Publication | Closed Access
Speaking Clearly for Children With Learning Disabilities
352
Citations
41
References
2003
Year
The study compared speech‑in‑noise perception in children with and without learning disabilities and examined whether naturally produced clear speech improves intelligibility, also identifying acoustic‑phonetic features that promote understanding. Sixty‑three LD children and thirty‑six controls listened to simple English sentences in noise, with speaking style (conversational vs clear) and signal‑to‑noise ratio (–4 dB vs –8 dB) varied within participants and talker gender (male vs female) varied between participants. Children with learning disabilities performed worse overall and were more affected by lower signal‑to‑noise ratios, but both groups benefited substantially from clear speech—especially from a female talker—without training, and for many LD children clear speech raised performance to the control level.

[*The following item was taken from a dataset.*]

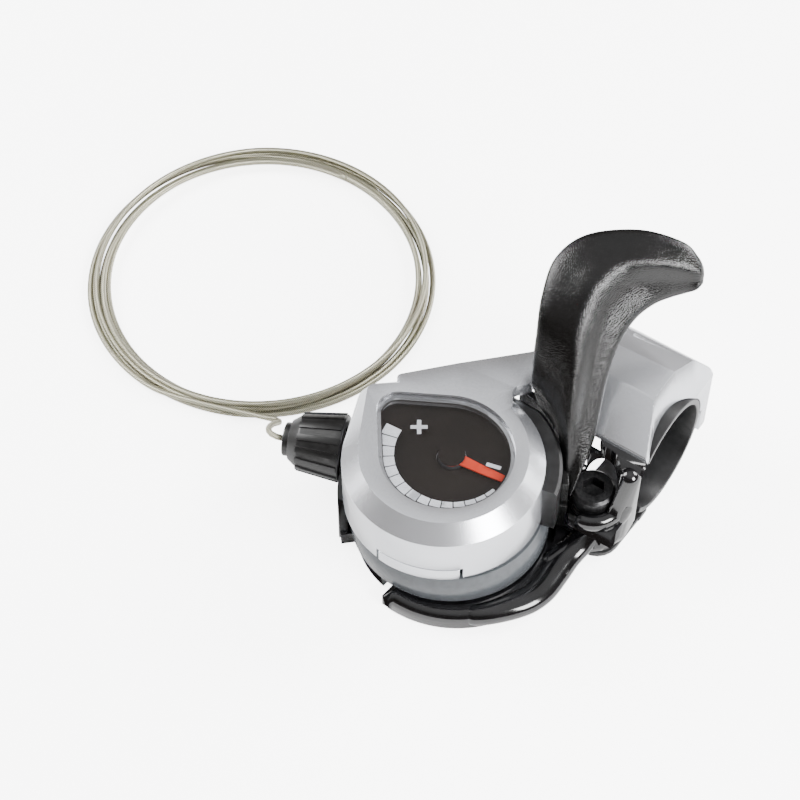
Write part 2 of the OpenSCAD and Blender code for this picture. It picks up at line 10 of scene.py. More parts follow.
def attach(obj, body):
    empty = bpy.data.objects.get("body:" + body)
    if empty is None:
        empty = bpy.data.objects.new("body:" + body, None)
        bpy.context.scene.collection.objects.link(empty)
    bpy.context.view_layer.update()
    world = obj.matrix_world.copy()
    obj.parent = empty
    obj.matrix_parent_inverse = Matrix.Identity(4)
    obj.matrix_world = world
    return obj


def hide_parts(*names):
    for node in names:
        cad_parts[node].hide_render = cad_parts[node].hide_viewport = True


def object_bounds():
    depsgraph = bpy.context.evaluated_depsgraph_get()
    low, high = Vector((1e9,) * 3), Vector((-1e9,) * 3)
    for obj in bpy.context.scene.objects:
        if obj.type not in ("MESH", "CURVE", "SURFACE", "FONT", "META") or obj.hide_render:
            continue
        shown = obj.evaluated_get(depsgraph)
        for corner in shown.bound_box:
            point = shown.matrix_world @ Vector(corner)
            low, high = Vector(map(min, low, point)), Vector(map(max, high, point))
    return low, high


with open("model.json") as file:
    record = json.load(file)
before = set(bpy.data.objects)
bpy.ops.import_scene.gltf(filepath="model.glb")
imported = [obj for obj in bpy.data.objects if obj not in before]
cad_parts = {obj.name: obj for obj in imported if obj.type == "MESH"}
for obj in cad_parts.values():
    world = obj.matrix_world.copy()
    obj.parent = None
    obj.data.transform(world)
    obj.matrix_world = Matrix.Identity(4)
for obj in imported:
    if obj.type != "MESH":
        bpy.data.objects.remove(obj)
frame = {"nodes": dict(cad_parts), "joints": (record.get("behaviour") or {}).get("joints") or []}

CAD_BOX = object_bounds()
TAU = 2 * math.pi

# Shapes are worked out in millimetres, and grid_piece turns them to metres
MM = 0.001
# The floor lies at the part's lowest point
FLOOR = CAD_BOX[0][2] / MM
JOINTS = {joint["name"]: joint for joint in frame["joints"]}
DRUM_AXIS = np.array(JOINTS["lever_turn"]["pos_m"]) / MM
# The handlebar's axis lies this far along Y from the drum's
BAR_Y = -DRUM_AXIS[1]


# Node and colour helpers

def linear(code):
    """Linear colour of an sRGB hex code."""
    c = np.array([int(code[i:i + 2], 16) for i in (1, 3, 5)]) / 255
    c = np.where(c <= 0.04045, c / 12.92, ((c + 0.055) / 1.055) ** 2.4)
    return (*[float(v) for v in c], 1.0)


def add(tree, kind, links=(), **settings):
    """Adds a node: settings are its properties or its inputs, links are (input, source)."""
    node = tree.nodes.new(kind)
    for key, value in settings.items():
        if hasattr(node, key):
            setattr(node, key, value)
        else:
            node.inputs[key.replace("_", " ")].default_value = value
    for socket, source in links:
        tree.links.new(source, node.inputs[socket])
    return node


# Camera, lights and room, in metres

CAMERA_AZIMUTH = math.radians(34)
CAMERA_ELEVATION = math.radians(54)
CAMERA_PLACE = Vector((0.09798, -0.22769, 0.34864))
CAMERA_LENS_MM = 99
CAMERA_SENSOR_MM = 36
LIGHT_AIM = Vector((-0.03, -0.015, 0.0))

# Radiance that the camera sees as the white of the photograph's ground
CAMERA_WHITE = 5.0

# Radiance of the room by height, from 0 straight down through 0.5 at the horizon to 1 overhead
ROOM_BANDS = ((0.0, (0.45, 0.45, 0.45)), (0.6, (0.08, 0.062, 0.05)), (0.8, (0.12, 0.095, 0.075)),
              (0.88, (0.55, 0.55, 0.55)), (1.0, (1.0, 1.0, 1.0)))

# Sockets of a Mix node that mixes colours, which share their names with its other sockets
MIX_FACTOR, MIX_COLOUR_A, MIX_COLOUR_B, MIX_COLOUR_OUT = 0, 6, 7, 2


def studio_camera():
    """Camera of the photograph, fitted to the clamp's bore, the ring, the dial and the coil.
    It looks along -back, with its upper edge toward up."""
    back = Vector((math.sin(CAMERA_AZIMUTH) * math.cos(CAMERA_ELEVATION),
                   -math.cos(CAMERA_AZIMUTH) * math.cos(CAMERA_ELEVATION),
                   math.sin(CAMERA_ELEVATION)))
    right = Vector((math.cos(CAMERA_AZIMUTH), math.sin(CAMERA_AZIMUTH), 0))
    up = back.cross(right)
    lens = bpy.data.cameras.new("studio_camera")
    lens.sensor_width = CAMERA_SENSOR_MM
    lens.lens = CAMERA_LENS_MM
    lens.clip_start = 0.01
    camera = bpy.data.objects.new("studio_camera", lens)
    turn = Matrix((right, up, back)).transposed().to_4x4()
    camera.matrix_world = Matrix.Translation(CAMERA_PLACE) @ turn
    bpy.context.collection.objects.link(camera)
    bpy.context.scene.camera = camera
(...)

This study compared the speech-in-noise perception abilities of children with and without diagnosed learning disabilities (LDs) and investigated whether naturally produced clear speech yields perception benefits for these children. A group of children with LDs ( n =63) and a control group of children without LDs ( n =36) were presented with simple English sentences embedded in noise. Factors that varied within participants were speaking style (conversational vs. clear) and signal-to-noise ratio (–4 dB vs. –8 dB); talker (male vs. female) varied between participants. Results indicated that the group of children with LDs had poorer overall sentence-in-noise perception than the control group. Furthermore, both groups had poorer speech perception with decreasing signal-to-noise ratio; however, the children with LDs were more adversely affected by a decreasing signal-to-noise ratio than the control group. Both groups benefited substantially from naturally produced clear speech, and for both groups, the female talker evoked a larger clear speech benefit than the male talker. The clear speech benefit was consistent across groups; required no listener training; and, for a large proportion of the children with LDs, was sufficient to bring their performance within the range of the control group with conversational speech. Moreover, an acoustic comparison of conversational-to-clear speech modifications across the two talkers provided insight into the acoustic-phonetic features of naturally produced clear speech that are most important for promoting intelligibility for this population.